Every entry needs to be printed exactly, please.
==== Records ====
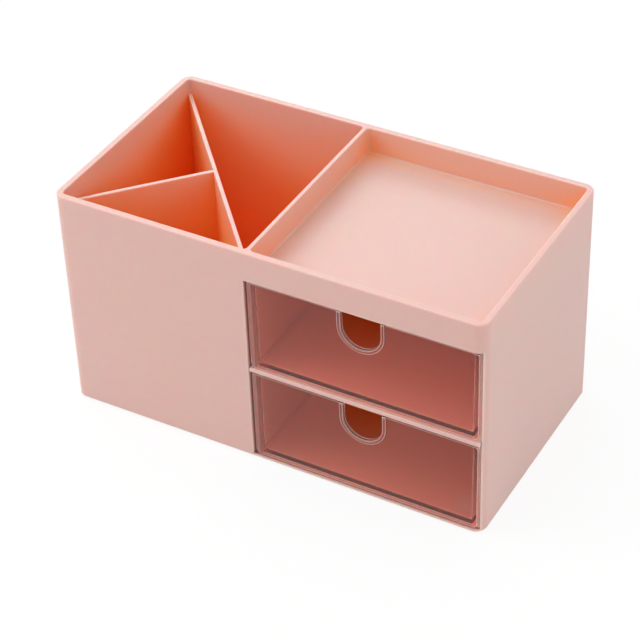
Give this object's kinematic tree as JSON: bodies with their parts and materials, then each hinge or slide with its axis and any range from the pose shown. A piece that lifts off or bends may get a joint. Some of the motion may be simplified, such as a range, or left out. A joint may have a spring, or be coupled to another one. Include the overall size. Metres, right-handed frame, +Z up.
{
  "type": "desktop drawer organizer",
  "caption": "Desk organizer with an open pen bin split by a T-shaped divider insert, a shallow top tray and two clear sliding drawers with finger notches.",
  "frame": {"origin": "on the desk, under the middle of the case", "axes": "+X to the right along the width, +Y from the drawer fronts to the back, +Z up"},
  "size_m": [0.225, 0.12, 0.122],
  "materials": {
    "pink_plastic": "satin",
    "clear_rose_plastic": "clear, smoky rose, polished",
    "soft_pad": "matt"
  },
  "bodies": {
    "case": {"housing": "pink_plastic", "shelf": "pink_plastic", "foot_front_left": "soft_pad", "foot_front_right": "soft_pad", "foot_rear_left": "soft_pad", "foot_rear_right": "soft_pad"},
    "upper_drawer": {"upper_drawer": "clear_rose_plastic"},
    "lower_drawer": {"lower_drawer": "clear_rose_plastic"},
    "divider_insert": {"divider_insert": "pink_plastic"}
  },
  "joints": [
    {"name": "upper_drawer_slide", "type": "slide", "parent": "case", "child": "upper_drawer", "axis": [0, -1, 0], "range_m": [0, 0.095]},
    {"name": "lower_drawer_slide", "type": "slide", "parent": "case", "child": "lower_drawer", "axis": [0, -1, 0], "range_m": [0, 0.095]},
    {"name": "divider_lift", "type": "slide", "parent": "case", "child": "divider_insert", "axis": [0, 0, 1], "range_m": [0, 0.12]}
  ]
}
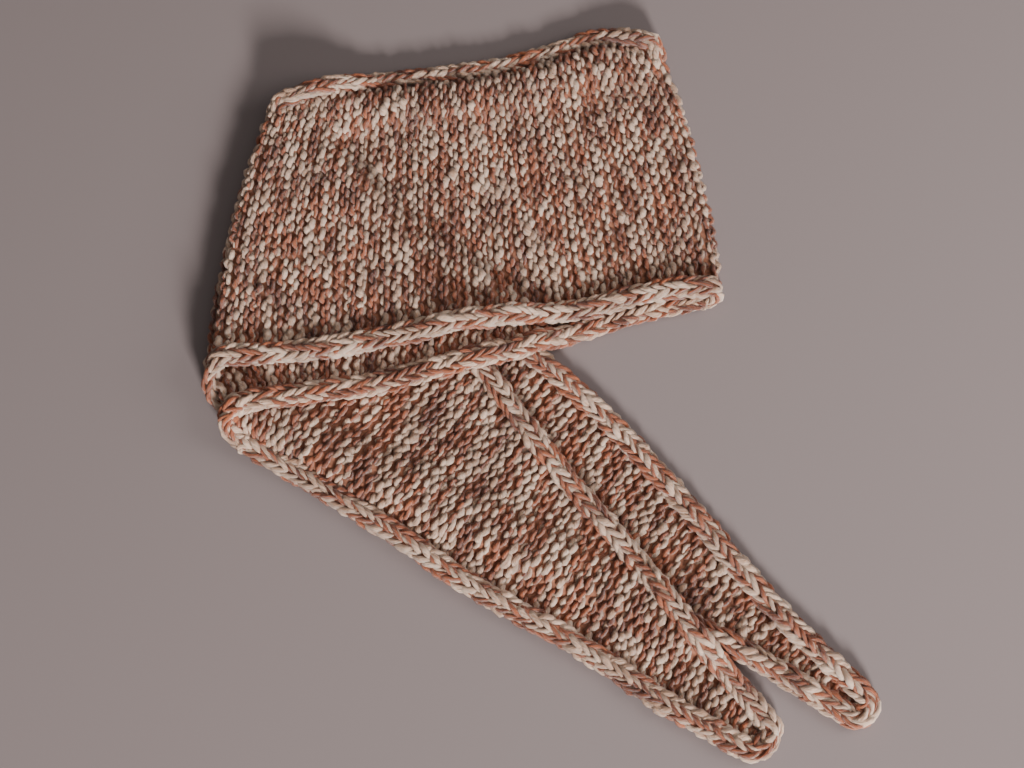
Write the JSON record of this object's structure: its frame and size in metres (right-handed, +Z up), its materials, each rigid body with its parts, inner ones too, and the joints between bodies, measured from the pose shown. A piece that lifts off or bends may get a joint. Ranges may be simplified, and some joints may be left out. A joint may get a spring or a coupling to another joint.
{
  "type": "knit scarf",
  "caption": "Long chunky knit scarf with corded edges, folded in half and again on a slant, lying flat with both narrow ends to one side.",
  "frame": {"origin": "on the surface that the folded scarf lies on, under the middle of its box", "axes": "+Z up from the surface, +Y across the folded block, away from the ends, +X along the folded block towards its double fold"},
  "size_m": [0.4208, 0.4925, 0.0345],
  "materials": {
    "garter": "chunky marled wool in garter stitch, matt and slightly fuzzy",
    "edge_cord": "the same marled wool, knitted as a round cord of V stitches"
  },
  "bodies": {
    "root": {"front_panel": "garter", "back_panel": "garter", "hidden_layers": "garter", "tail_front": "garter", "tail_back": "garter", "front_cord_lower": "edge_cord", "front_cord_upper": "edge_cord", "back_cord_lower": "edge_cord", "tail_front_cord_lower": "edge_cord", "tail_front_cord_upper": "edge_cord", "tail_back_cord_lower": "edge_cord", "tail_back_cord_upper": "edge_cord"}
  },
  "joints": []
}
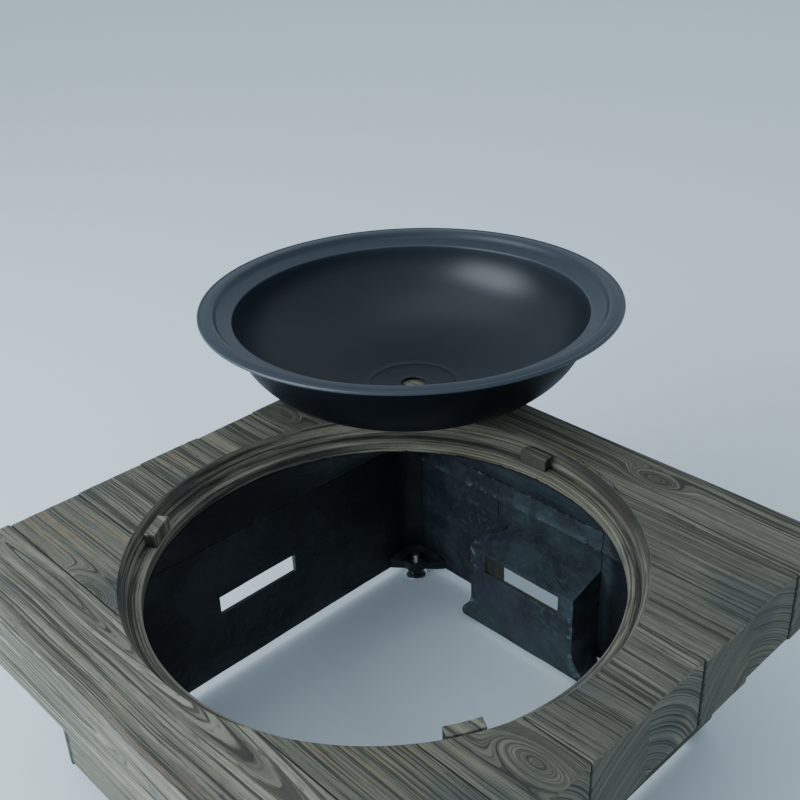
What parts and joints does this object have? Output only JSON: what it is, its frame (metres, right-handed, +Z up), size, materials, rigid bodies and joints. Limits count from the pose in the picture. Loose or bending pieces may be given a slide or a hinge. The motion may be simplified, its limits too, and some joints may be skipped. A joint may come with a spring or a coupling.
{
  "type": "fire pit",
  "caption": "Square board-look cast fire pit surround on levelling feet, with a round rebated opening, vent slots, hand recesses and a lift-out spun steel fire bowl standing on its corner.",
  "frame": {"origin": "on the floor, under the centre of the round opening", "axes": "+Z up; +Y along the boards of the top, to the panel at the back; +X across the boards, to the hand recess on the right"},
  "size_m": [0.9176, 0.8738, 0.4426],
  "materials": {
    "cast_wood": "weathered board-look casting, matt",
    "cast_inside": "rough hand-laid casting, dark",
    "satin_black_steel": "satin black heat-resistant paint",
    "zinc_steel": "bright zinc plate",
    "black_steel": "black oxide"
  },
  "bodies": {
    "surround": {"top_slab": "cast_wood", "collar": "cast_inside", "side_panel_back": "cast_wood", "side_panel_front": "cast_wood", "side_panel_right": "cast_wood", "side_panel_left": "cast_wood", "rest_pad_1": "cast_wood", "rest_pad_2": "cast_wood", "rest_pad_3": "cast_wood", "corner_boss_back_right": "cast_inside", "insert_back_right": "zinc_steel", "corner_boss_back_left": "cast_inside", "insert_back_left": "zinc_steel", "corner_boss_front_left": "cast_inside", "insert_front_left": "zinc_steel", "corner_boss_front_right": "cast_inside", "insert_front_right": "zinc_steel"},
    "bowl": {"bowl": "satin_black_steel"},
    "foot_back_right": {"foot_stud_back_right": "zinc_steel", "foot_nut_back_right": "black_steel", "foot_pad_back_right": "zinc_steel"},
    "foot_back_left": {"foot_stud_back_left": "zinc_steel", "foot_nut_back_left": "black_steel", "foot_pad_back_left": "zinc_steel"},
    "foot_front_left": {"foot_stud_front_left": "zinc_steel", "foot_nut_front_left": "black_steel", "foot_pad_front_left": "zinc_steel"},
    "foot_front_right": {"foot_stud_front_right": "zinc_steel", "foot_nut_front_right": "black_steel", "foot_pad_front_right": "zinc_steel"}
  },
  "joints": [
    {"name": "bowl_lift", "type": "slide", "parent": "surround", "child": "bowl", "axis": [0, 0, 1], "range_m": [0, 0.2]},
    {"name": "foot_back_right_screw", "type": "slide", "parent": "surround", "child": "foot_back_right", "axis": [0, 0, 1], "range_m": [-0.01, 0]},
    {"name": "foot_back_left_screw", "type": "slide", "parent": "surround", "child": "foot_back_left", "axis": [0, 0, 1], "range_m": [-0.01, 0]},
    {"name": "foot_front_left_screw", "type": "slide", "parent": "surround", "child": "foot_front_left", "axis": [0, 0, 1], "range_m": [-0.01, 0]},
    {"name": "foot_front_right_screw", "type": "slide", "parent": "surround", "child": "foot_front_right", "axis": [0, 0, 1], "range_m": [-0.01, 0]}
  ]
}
====
# [Expected output]
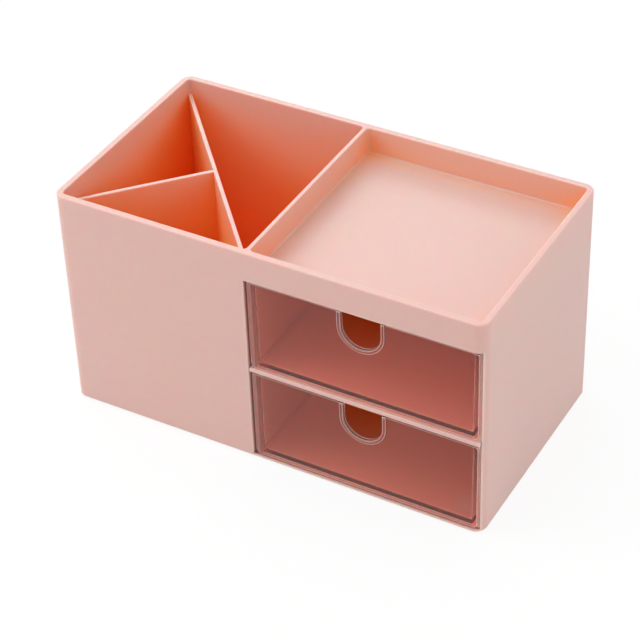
Give this object's kinematic tree as JSON: bodies with their parts and materials, then each hinge or slide with its axis and any range from the pose shown. A piece that lifts off or bends may get a joint. Some of the motion may be simplified, such as a range, or left out. A joint may have a spring, or be coupled to another one. Include the overall size. Metres, right-handed frame, +Z up.
{
  "type": "desktop drawer organizer",
  "caption": "Desk organizer with an open pen bin split by a T-shaped divider insert, a shallow top tray and two clear sliding drawers with finger notches.",
  "frame": {"origin": "on the desk, under the middle of the case", "axes": "+X to the right along the width, +Y from the drawer fronts to the back, +Z up"},
  "size_m": [0.225, 0.12, 0.122],
  "materials": {
    "pink_plastic": "satin",
    "clear_rose_plastic": "clear, smoky rose, polished",
    "soft_pad": "matt"
  },
  "bodies": {
    "case": {"housing": "pink_plastic", "shelf": "pink_plastic", "foot_front_left": "soft_pad", "foot_front_right": "soft_pad", "foot_rear_left": "soft_pad", "foot_rear_right": "soft_pad"},
    "upper_drawer": {"upper_drawer": "clear_rose_plastic"},
    "lower_drawer": {"lower_drawer": "clear_rose_plastic"},
    "divider_insert": {"divider_insert": "pink_plastic"}
  },
  "joints": [
    {"name": "upper_drawer_slide", "type": "slide", "parent": "case", "child": "upper_drawer", "axis": [0, -1, 0], "range_m": [0, 0.095]},
    {"name": "lower_drawer_slide", "type": "slide", "parent": "case", "child": "lower_drawer", "axis": [0, -1, 0], "range_m": [0, 0.095]},
    {"name": "divider_lift", "type": "slide", "parent": "case", "child": "divider_insert", "axis": [0, 0, 1], "range_m": [0, 0.12]}
  ]
}
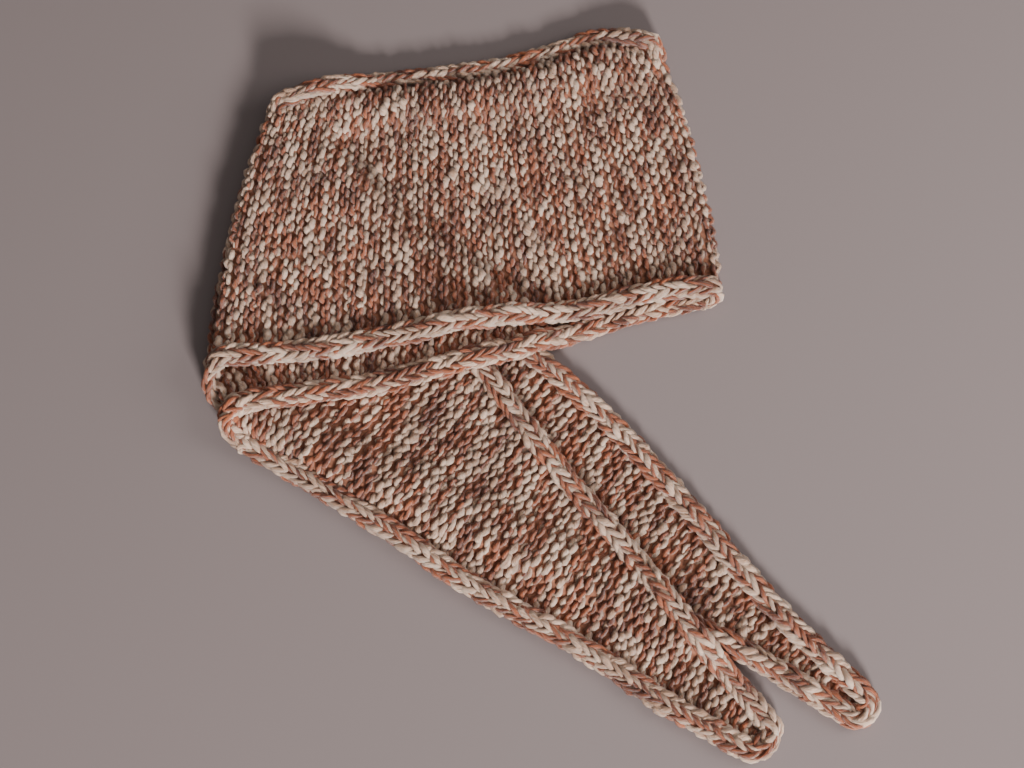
Write the JSON record of this object's structure: its frame and size in metres (right-handed, +Z up), its materials, each rigid body with its parts, inner ones too, and the joints between bodies, measured from the pose shown. A piece that lifts off or bends may get a joint. Ranges may be simplified, and some joints may be left out. A joint may get a spring or a coupling to another joint.
{
  "type": "knit scarf",
  "caption": "Long chunky knit scarf with corded edges, folded in half and again on a slant, lying flat with both narrow ends to one side.",
  "frame": {"origin": "on the surface that the folded scarf lies on, under the middle of its box", "axes": "+Z up from the surface, +Y across the folded block, away from the ends, +X along the folded block towards its double fold"},
  "size_m": [0.4208, 0.4925, 0.0345],
  "materials": {
    "garter": "chunky marled wool in garter stitch, matt and slightly fuzzy",
    "edge_cord": "the same marled wool, knitted as a round cord of V stitches"
  },
  "bodies": {
    "root": {"front_panel": "garter", "back_panel": "garter", "hidden_layers": "garter", "tail_front": "garter", "tail_back": "garter", "front_cord_lower": "edge_cord", "front_cord_upper": "edge_cord", "back_cord_lower": "edge_cord", "tail_front_cord_lower": "edge_cord", "tail_front_cord_upper": "edge_cord", "tail_back_cord_lower": "edge_cord", "tail_back_cord_upper": "edge_cord"}
  },
  "joints": []
}
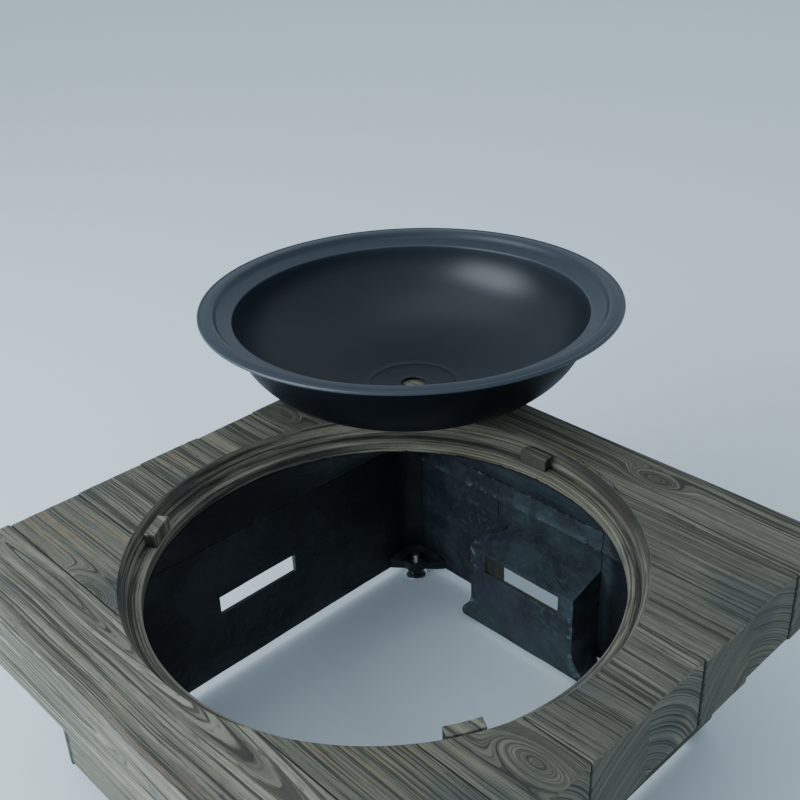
What parts and joints does this object have? Output only JSON: what it is, its frame (metres, right-handed, +Z up), size, materials, rigid bodies and joints. Limits count from the pose in the picture. Loose or bending pieces may be given a slide or a hinge. The motion may be simplified, its limits too, and some joints may be skipped. A joint may come with a spring or a coupling.
{
  "type": "fire pit",
  "caption": "Square board-look cast fire pit surround on levelling feet, with a round rebated opening, vent slots, hand recesses and a lift-out spun steel fire bowl standing on its corner.",
  "frame": {"origin": "on the floor, under the centre of the round opening", "axes": "+Z up; +Y along the boards of the top, to the panel at the back; +X across the boards, to the hand recess on the right"},
  "size_m": [0.9176, 0.8738, 0.4426],
  "materials": {
    "cast_wood": "weathered board-look casting, matt",
    "cast_inside": "rough hand-laid casting, dark",
    "satin_black_steel": "satin black heat-resistant paint",
    "zinc_steel": "bright zinc plate",
    "black_steel": "black oxide"
  },
  "bodies": {
    "surround": {"top_slab": "cast_wood", "collar": "cast_inside", "side_panel_back": "cast_wood", "side_panel_front": "cast_wood", "side_panel_right": "cast_wood", "side_panel_left": "cast_wood", "rest_pad_1": "cast_wood", "rest_pad_2": "cast_wood", "rest_pad_3": "cast_wood", "corner_boss_back_right": "cast_inside", "insert_back_right": "zinc_steel", "corner_boss_back_left": "cast_inside", "insert_back_left": "zinc_steel", "corner_boss_front_left": "cast_inside", "insert_front_left": "zinc_steel", "corner_boss_front_right": "cast_inside", "insert_front_right": "zinc_steel"},
    "bowl": {"bowl": "satin_black_steel"},
    "foot_back_right": {"foot_stud_back_right": "zinc_steel", "foot_nut_back_right": "black_steel", "foot_pad_back_right": "zinc_steel"},
    "foot_back_left": {"foot_stud_back_left": "zinc_steel", "foot_nut_back_left": "black_steel", "foot_pad_back_left": "zinc_steel"},
    "foot_front_left": {"foot_stud_front_left": "zinc_steel", "foot_nut_front_left": "black_steel", "foot_pad_front_left": "zinc_steel"},
    "foot_front_right": {"foot_stud_front_right": "zinc_steel", "foot_nut_front_right": "black_steel", "foot_pad_front_right": "zinc_steel"}
  },
  "joints": [
    {"name": "bowl_lift", "type": "slide", "parent": "surround", "child": "bowl", "axis": [0, 0, 1], "range_m": [0, 0.2]},
    {"name": "foot_back_right_screw", "type": "slide", "parent": "surround", "child": "foot_back_right", "axis": [0, 0, 1], "range_m": [-0.01, 0]},
    {"name": "foot_back_left_screw", "type": "slide", "parent": "surround", "child": "foot_back_left", "axis": [0, 0, 1], "range_m": [-0.01, 0]},
    {"name": "foot_front_left_screw", "type": "slide", "parent": "surround", "child": "foot_front_left", "axis": [0, 0, 1], "range_m": [-0.01, 0]},
    {"name": "foot_front_right_screw", "type": "slide", "parent": "surround", "child": "foot_front_right", "axis": [0, 0, 1], "range_m": [-0.01, 0]}
  ]
}